Dilihat dari kisah cerita pengalamat
tersebut dapat kita simpulkan bahwasanya itulah makna toleransi yang
sebenarnya, yang mana toleransi itu bukan berarti kita ikut dalam segala
keyakinan bahkan sampai melebur di dalam keyakina-keyakinan yang ada, akan
tetapi makna toleransi yang sesungguhnya adalah dalam pengertian mu’amalah (interaksi sosial).
Jadi, ada batas-batas bersama yang boleh dan tidak boleh dilanggar. Inilah
esensi toleransi di mana masing-masing pihak untuk mengendalikan diri dan
menyediakan ruang untuk saling menghormati keunikannya masing-masing tanpa
merasa terancam keyakinan maupun hak-haknya.

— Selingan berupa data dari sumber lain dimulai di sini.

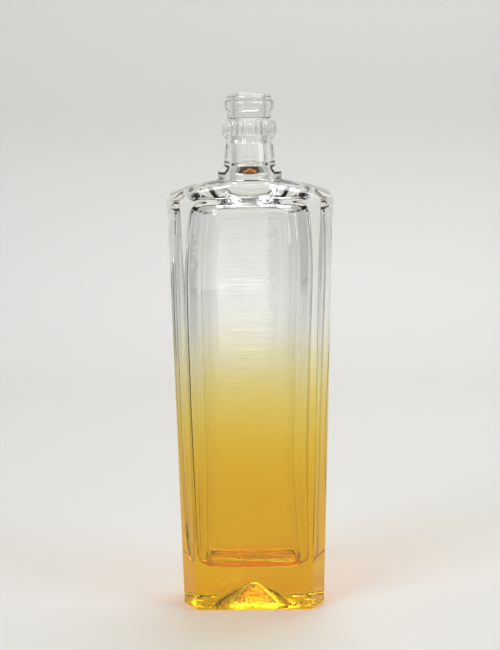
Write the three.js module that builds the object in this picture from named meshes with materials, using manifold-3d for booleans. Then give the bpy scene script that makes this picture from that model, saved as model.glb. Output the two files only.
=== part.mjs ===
// A tall, heavy glass spirits bottle in millimetres, +Z up, standing on z = 0 and facing -Y.
// The body is a chamfered rectangle that narrows downward, under a low domed shoulder and a
// round neck with a ribbed ring. Inside are a deep cavity, a thick base and a punt below it.
import * as THREE from 'three';
import { mergeVertices } from 'three/addons/utils/BufferGeometryUtils.js';
import Module from 'manifold-3d';

// Body, outside
const bodyHeight = 245;
const shoulderWidth = 95;
const shoulderDepth = 60;
const baseWidth = 83;
const baseDepth = 49;
const facetAcross = 7.5;
const facetDeep = 12;
const heelRadius = 2.6;
const shoulderRadius = 2.4;
const domeRise = 7.4;

// Neck, from the shoulder up
const coveRadius = 2;
const beadRadius = 18.7;
const beadThickness = 3.4;
const beadSlopeHeight = 4;
const coneFootRadius = 14.8;
const coneTopRadius = 13.1;
const coneHeight = 13;
const ringRadius = 15.7;
const ringTaper = 2.5;
const ringHeight = 13.2;
const ribCount = 30;
const ribDepth = 0.6;
const grooveRadius = 12.6;
const grooveHeight = 4.9;
const lipBandRadius = 14.2;
const lipBandHeight = 5.7;
const lipBandRounding = 2.2;
const lipRadius = 12.9;
const lipHeight = 9.5;
const lipRounding = 2.2;

// Inside
const faceWall = 4;
const sideWall = 9.3;
const baseThickness = 25;
const cavityCorner = 18;
const floorCorner = 10;
const cornerGrowth = 70;
const cavityFillet = 6.5;
const roofWall = 4.4;
const roofRounding = 8;
const roofRise = 4;
const tuckIn = 3;
const tuckHeight = 45;
const boreRadius = 8.3;
const boreFlare = 14;
const mouthRounding = 0.9;
const floorRise = 1.6;

// Punt, the oval cone pressed into the underside
const puntWidth = 66;
const puntDepth = 36;
const puntHeight = 13;

const domeFoot = bodyHeight;
const domeTop = bodyHeight + domeRise;
const coveTop = domeTop + coveRadius;
const beadTop = coveTop + beadThickness + beadSlopeHeight;
const coneTop = beadTop + coneHeight;
const ringTop = coneTop + ringHeight;
const grooveTop = ringTop + grooveHeight;
const bandTop = grooveTop + lipBandHeight;
const lipTop = grooveTop + lipHeight;

// Points around the outside: two for each rib, shared out over the flat and facet edges below.
const around = 2 * ribCount;
const facetSteps = Math.round(around / 20);
const sideSteps = 2 * facetSteps;
const faceSteps = around / 2 - sideSteps - 2 * facetSteps;
const firstAngle = (Math.PI * sideSteps) / around;

// A chamfered rectangle, drawn anticlockwise from the first corner of the +X side.
function bodyOutline(width, depth) {
  const x = width / 2;
  const y = depth / 2;
  const corners = [
    [x, y - facetDeep], [x - facetAcross, y], [facetAcross - x, y], [-x, y - facetDeep],
    [-x, facetDeep - y], [facetAcross - x, -y], [x - facetAcross, -y], [x, facetDeep - y],
  ].map(([px, py]) => new THREE.Vector2(px, py));
  return corners.flatMap((corner, i) => {
    const next = corners[(i + 1) % corners.length];
    const steps = [facetSteps, faceSteps, facetSteps, sideSteps][i % 4];
    return Array.from({ length: steps }, (_, k) => corner.clone().lerp(next, k / steps));
  });
}

// A circle with as many points, where every second point can be sunk to leave ribs between.
function roundOutline(radius, sunk = 0) {
  return Array.from({ length: around }, (_, i) => {
    const angle = firstAngle + (2 * Math.PI * i) / around;
    const r = radius - (i % 2) * sunk;
    return new THREE.Vector2(r * Math.cos(angle), r * Math.sin(angle));
  });
}

// A rectangle with round corners, which is a circle or an ellipse-like oval at its limits.
function roundedOutline(halfWidth, halfDepth, radius, cornerSteps = 8) {
  const r = Math.min(radius, halfWidth, halfDepth);
  const points = [];
  for (let quarter = 0; quarter < 4; quarter++) {
    const signX = quarter === 0 || quarter === 3 ? 1 : -1;
    const signY = quarter < 2 ? 1 : -1;
    for (let k = 0; k <= cornerSteps; k++) {
      const angle = (Math.PI / 2) * (quarter + k / cornerSteps);
      const x = signX * (halfWidth - r) + r * Math.cos(angle);
      const y = signY * (halfDepth - r) + r * Math.sin(angle);
      points.push(new THREE.Vector2(x, y));
    }
  }
  return points;
}

// Joins outlines with equal point counts, from the lowest up, into one closed skin.
function loft(sections) {
  const count = sections[0].outline.length;
  const positions = sections.flatMap(({ outline, z }) => outline.flatMap((p) => [p.x, p.y, z]));
  const first = sections[0];
  const last = sections[sections.length - 1];
  positions.push(0, 0, first.capZ ?? first.z, 0, 0, last.z);
  const low = sections.length * count;
  const top = low - count;
  const indices = [];
  for (let i = 0; i < count; i++) {
    const j = (i + 1) % count;
    for (let start = 0; start < top; start += count) {
      indices.push(start + i, start + j, start + count + j);
      indices.push(start + i, start + count + j, start + count + i);
    }
    indices.push(low, j, i, low + 1, top + i, top + j);
  }
  const geometry = new THREE.BufferGeometry();
  geometry.setAttribute('position', new THREE.Float32BufferAttribute(positions, 3));
  geometry.setIndex(indices);
  return geometry;
}

// Width and depth of the body at a height, less an inset on every side.
function bodySection(z, inset = 0) {
  const t = z / bodyHeight;
  const width = THREE.MathUtils.lerp(baseWidth, shoulderWidth, t) - 2 * inset;
  const depth = THREE.MathUtils.lerp(baseDepth, shoulderDepth, t) - 2 * inset;
  return { outline: bodyOutline(width, depth), z };
}

// The rounded edge from the body's sides onto the shoulder, or from the underside onto them.
function edgeRing(radius, z, turn) {
  const inset = radius * (1 - Math.cos(turn));
  return { ...bodySection(z, inset), z: z + radius * Math.sin(turn) };
}

const edgeTurns = [0, 0.35, 0.7];
const heel = [1, ...edgeTurns.slice(1).reverse(), 0].map((share) =>
  edgeRing(heelRadius, heelRadius, (-share * Math.PI) / 2));
const shoulderEdge = edgeTurns.map((share) =>
  edgeRing(shoulderRadius, domeFoot - shoulderRadius, (share * Math.PI) / 2));

// The shoulder is a low dome that turns from the body's outline into the foot of the neck.
const edgeTop = shoulderEdge[shoulderEdge.length - 1];
const domeCurve = new THREE.QuadraticBezierCurve(
  new THREE.Vector2(0, edgeTop.z),
  new THREE.Vector2(0.42, domeFoot + 0.62 * domeRise),
  new THREE.Vector2(1, domeTop),
);
const coveFootRadius = beadRadius + coveRadius / 2;
const neckFoot = roundOutline(coveFootRadius);
const dome = domeCurve.getPoints(6).slice(1).map(({ x: share, y: z }) => ({
  outline: edgeTop.outline.map((p, i) => p.clone().lerp(neckFoot[i], share)),
  z,
}));

// The neck's outline as radius against height, with the bead, cone, ribbed ring, groove and lip.
const beadEdge = beadRadius - 0.12 * beadThickness;
const coneBulge = 0.2 * (coneFootRadius - coneTopRadius);
const neckBelowRing = new THREE.Path()
  .moveTo(coveFootRadius, domeTop)
  .quadraticCurveTo(beadEdge, domeTop + 0.2 * coveRadius, beadEdge, coveTop)
  .quadraticCurveTo(2 * beadRadius - beadEdge, coveTop + beadThickness / 2,
    beadEdge, coveTop + beadThickness)
  .lineTo(coneFootRadius, beadTop)
  .quadraticCurveTo((coneFootRadius + coneTopRadius) / 2 + coneBulge, coneTop - coneHeight / 2,
    coneTopRadius, coneTop);
const neckAboveRing = new THREE.Path()
  .moveTo(grooveRadius, ringTop)
  .lineTo(grooveRadius, grooveTop)
  .lineTo(lipBandRadius - lipBandRounding, grooveTop)
  .quadraticCurveTo(lipBandRadius, grooveTop, lipBandRadius, grooveTop + lipBandRounding)
  .lineTo(lipBandRadius, bandTop - lipBandRounding)
  .quadraticCurveTo(lipBandRadius, bandTop, lipRadius, bandTop)
  .lineTo(lipRadius, lipTop - lipRounding)
  .absarc(lipRadius - lipRounding, lipTop - lipRounding, lipRounding, 0, Math.PI / 2);
const rings = (path, divisions) => path.getPoints(divisions).map(({ x: radius, y: z }) => ({
  outline: roundOutline(radius),
  z,
}));

// The ring has a plain bevel below and rounds in above; its ribs stand between the two.
const ringEnd = ringRadius - ringTaper;
const barrel = [[0, 0, 0], [0.29, 0.92, 0], [0.34, 1, 1], [0.66, 1, 1], [0.86, 0.7, 0.7], [1, 0.1, 0]];
const ribbedRing = barrel.map(([height, swell, rib]) => ({
  outline: roundOutline(ringEnd + ringTaper * swell, ribDepth * rib),
  z: coneTop + ringHeight * height,
}));

const outside = loft([
  ...heel, ...shoulderEdge, ...dome, ...rings(neckBelowRing, 3).slice(1),
  ...ribbedRing, ...rings(neckAboveRing, 4),
]);

// The cavity follows the body's taper, above a filleted, slightly raised floor. Its corners are
// rounder than the body's and grow rounder still from the floor up.
function cavitySection(z, inset = 0) {
  const t = z / bodyHeight;
  const growth = THREE.MathUtils.smoothstep(z, baseThickness, baseThickness + cornerGrowth);
  const corner = THREE.MathUtils.lerp(floorCorner, cavityCorner, growth);
  const halfWidth = THREE.MathUtils.lerp(baseWidth, shoulderWidth, t) / 2 - sideWall - inset;
  const halfDepth = THREE.MathUtils.lerp(baseDepth, shoulderDepth, t) / 2 - faceWall - inset;
  return { outline: roundedOutline(halfWidth, halfDepth, corner), z };
}

const floorRings = [1, 0.7, 0.35, 0].map((share) => {
  const turn = (share * Math.PI) / 2;
  const z = baseThickness + cavityFillet * (1 - Math.sin(turn));
  return cavitySection(z, cavityFillet * (1 - Math.cos(turn)));
});
floorRings[0].capZ = baseThickness + floorRise;

// Near the top the walls thicken a little, then turn under the shoulder into a low roof, and the
// roof flares up into the bore, which runs through the mouth.
const wallTop = bodyHeight - roofWall - roofRounding;
const tuckFoot = wallTop - tuckHeight;
const walls = [
  ...[0.25, 0.5, 0.75, 1].map((share) => cavitySection(baseThickness + cornerGrowth * share)),
  ...[0, 0.25, 0.5, 0.75, 1].map((share) =>
    cavitySection(tuckFoot + tuckHeight * share, tuckIn * share ** 2)),
];
const bore = (radius, z) => ({ outline: roundedOutline(radius, radius, radius), z });
const boreFoot = bore(boreRadius, domeTop);
const roofEdge = new THREE.Vector2(0.28, wallTop + roofRounding);
const boreTurn = new THREE.Vector2(0.95, roofEdge.y + roofRise);
const closing = [
  ...new THREE.QuadraticBezierCurve(new THREE.Vector2(0, wallTop),
    new THREE.Vector2(0, roofEdge.y - 0.1 * roofRounding), roofEdge).getPoints(4).slice(1),
  ...new THREE.QuadraticBezierCurve(roofEdge, boreTurn,
    new THREE.Vector2(1, boreTurn.y + boreFlare)).getPoints(6).slice(1),
].map(({ x: share, y: z }) => ({
  outline: walls.at(-1).outline.map((p, i) => p.clone().lerp(boreFoot.outline[i], share)),
  z,
}));
const overrun = 2;
const cavity = loft([
  ...floorRings, ...walls, ...closing,
  bore(boreRadius, lipTop - mouthRounding), bore(boreRadius + mouthRounding, lipTop),
  bore(boreRadius + mouthRounding, lipTop + overrun),
]);

// The punt is a bell-shaped hollow with an oval foot.
const puntShares = [[1, 0], [0.8, 0.14], [0.5, 0.5], [0.25, 0.85], [0.1, 0.97]];
const punt = loft([
  { outline: roundedOutline(puntWidth / 2, puntDepth / 2, puntDepth / 2), z: -overrun },
  ...puntShares.map(([spread, rise]) => {
    const halfDepth = (spread * puntDepth) / 2;
    return {
      outline: roundedOutline((spread * puntWidth) / 2, halfDepth, halfDepth),
      z: puntHeight * rise,
    };
  }),
]);

const wasm = await Module();
wasm.setup();

function solid(geometry) {
  const merged = mergeVertices(geometry);
  const vertProperties = new Float32Array(merged.attributes.position.array);
  const triVerts = new Uint32Array(merged.index.array);
  return new wasm.Manifold(new wasm.Mesh({ numProp: 3, vertProperties, triVerts }));
}

function geometryOf(manifold) {
  const { vertProperties, triVerts } = manifold.getMesh();
  const geometry = new THREE.BufferGeometry();
  geometry.setAttribute('position', new THREE.BufferAttribute(vertProperties, 3));
  geometry.setIndex(new THREE.BufferAttribute(triVerts, 1));
  geometry.computeVertexNormals();
  return geometry;
}

const glass = new THREE.MeshStandardMaterial({
  color: 0xd9c27a, roughness: 0.05, metalness: 0, transparent: true, opacity: 0.4,
});
const bottle = new THREE.Mesh(
  geometryOf(solid(outside).subtract(solid(cavity)).subtract(solid(punt))), glass);
bottle.name = 'glass_bottle';

const group = new THREE.Group();
group.name = 'spirits_bottle';
group.add(bottle);

export default group;
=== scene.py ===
"""The looks of a tall, heavy glass spirits bottle, clear above and sprayed amber toward its foot.

One closed glass skin is lofted ring by ring from the underside's punt, up over the body, shoulder
and neck, and down through the mouth to the cavity's floor. Geometry Nodes then press in what
repeats or ripples: the ribs of the neck ring, the bars of the bearing surface and the uneven
inner wall. Lengths are metres, +Z is up and the front faces -Y.
"""
import math

import bmesh
import bpy
from mathutils import Matrix, Vector


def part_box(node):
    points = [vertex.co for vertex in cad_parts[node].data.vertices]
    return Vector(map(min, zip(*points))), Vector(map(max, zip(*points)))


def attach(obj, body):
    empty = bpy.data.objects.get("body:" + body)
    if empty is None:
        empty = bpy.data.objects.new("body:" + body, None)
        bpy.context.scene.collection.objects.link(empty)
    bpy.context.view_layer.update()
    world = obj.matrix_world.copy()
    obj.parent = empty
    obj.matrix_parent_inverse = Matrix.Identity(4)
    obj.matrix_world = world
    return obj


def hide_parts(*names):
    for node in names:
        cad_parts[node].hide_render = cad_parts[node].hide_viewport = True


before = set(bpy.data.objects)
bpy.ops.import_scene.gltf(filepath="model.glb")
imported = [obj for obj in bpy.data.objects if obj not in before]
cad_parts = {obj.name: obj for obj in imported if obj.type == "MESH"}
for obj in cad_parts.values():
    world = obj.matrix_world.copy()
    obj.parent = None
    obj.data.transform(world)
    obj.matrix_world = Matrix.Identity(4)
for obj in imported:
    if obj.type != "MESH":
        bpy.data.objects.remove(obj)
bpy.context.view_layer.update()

MM = 0.001

# Outer sizes, taken from the frame where its box gives them
_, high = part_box("glass_bottle")
TOTAL_HEIGHT = high[2]
BODY_HEIGHT = 245 * MM
SHOULDER_WIDTH = 95 * MM
SHOULDER_DEPTH = 60 * MM
BASE_WIDTH = 83 * MM
BASE_DEPTH = 49 * MM
FACET_ACROSS = 7.5 * MM
FACET_DEEP = 12 * MM
EDGE_ROUNDING = 1.6 * MM
HEEL_RADIUS = 2.6 * MM
SHOULDER_RADIUS = 2.4 * MM
DOME_RISE = 7.4 * MM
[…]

Syari’ah telah menjamin bahwa tidak ada paksaan
dalam agama. Karena pemaksaan kehendak kepada orang lain untuk mengikuti agama
kita adalah sikap a historis, yang tidak ada dasar dan contohnya di dalam
sejarah Islam awal. Justru dengan sikap toleran yang amat indah inilah, sejarah
peradaban Islam telah menghasilkan kegemilangan sehingga dicatat dalam tinta
emas oleh sejarah peradaban dunia hingga hari ini dan insyaallah di masa depan.